Nigerian Investors Frustrated In The Gambia
Some Nigerian investors were recently in the Gambia. They represent a Nigerian firm called RED STAR. They wanted to set up a crude oil refinery factory in the Gambia. The investors had ties with the Nigerian billionaire Dankoteh. They were hosted at Coco Ocean while in the Gambia.
A member of president Barrow’s investment team was dealing with the investors. The investors had spent close to $250,000 dollars in bribes. They were frustrated in the end and had to leave town.
Conclusion: Family Enterprise At The State House
Fatou Ceesay is a British subject. She used to live in the United Kingdom prior to taking up employment with the Gambian government. She was engaged in forex business in the UK. She transfers remittances from the UK to the Gambia.

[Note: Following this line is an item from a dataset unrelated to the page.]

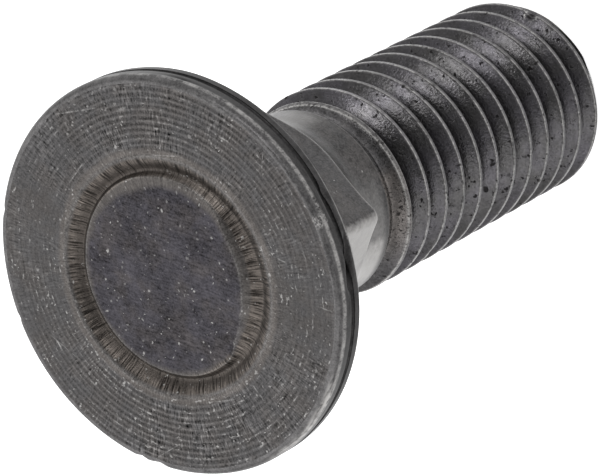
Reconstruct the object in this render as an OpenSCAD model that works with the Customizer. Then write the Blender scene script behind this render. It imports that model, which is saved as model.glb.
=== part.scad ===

She hosted president Adama Barrow when he was in the UK. She also hosted Yankuba Saidy when Saidy was studying in the United Kingdom. Both president Barrow and Saidy used to live with Fatou Ceesay at different times.
Fatou Ceesay played a part in the appointment of Yankuba Saidy as permanent secretary in charge of investment at the president’s office. She ensured that Saidy was moved from the Gambia investment agency (GIEPA) to run the president’s newly created investment department at the State House. She also ensured that her brother Ebrima Ceesay, who used to work at the Gambia Technical Training school (GTTI) was appointed permanent secretary, and later elevated to the portfolio of Secretary to Cabinet.
As soon as Ebrima Ceesay was hired Secretary to Cabinet, his predecessor Ida Auba was moved to Gam-petroleum to serve as Mamburay Njie’s Deputy. Dawda Fadera, was moved this past week from the president’s office as Secretary General and Head of the Civil Service to the Gambian mission in Washington DC. He is yet to assume duties at the DC Embassy.
Fatou Ceesay is virtually running the Barrow presidency. She is responsible for many appointments and firings in the government. She is steadily building a base in the government. She is also running the Central Bank from the State House.
Fatou Ceesay and the officials named in this report could not be reached for immediate comment.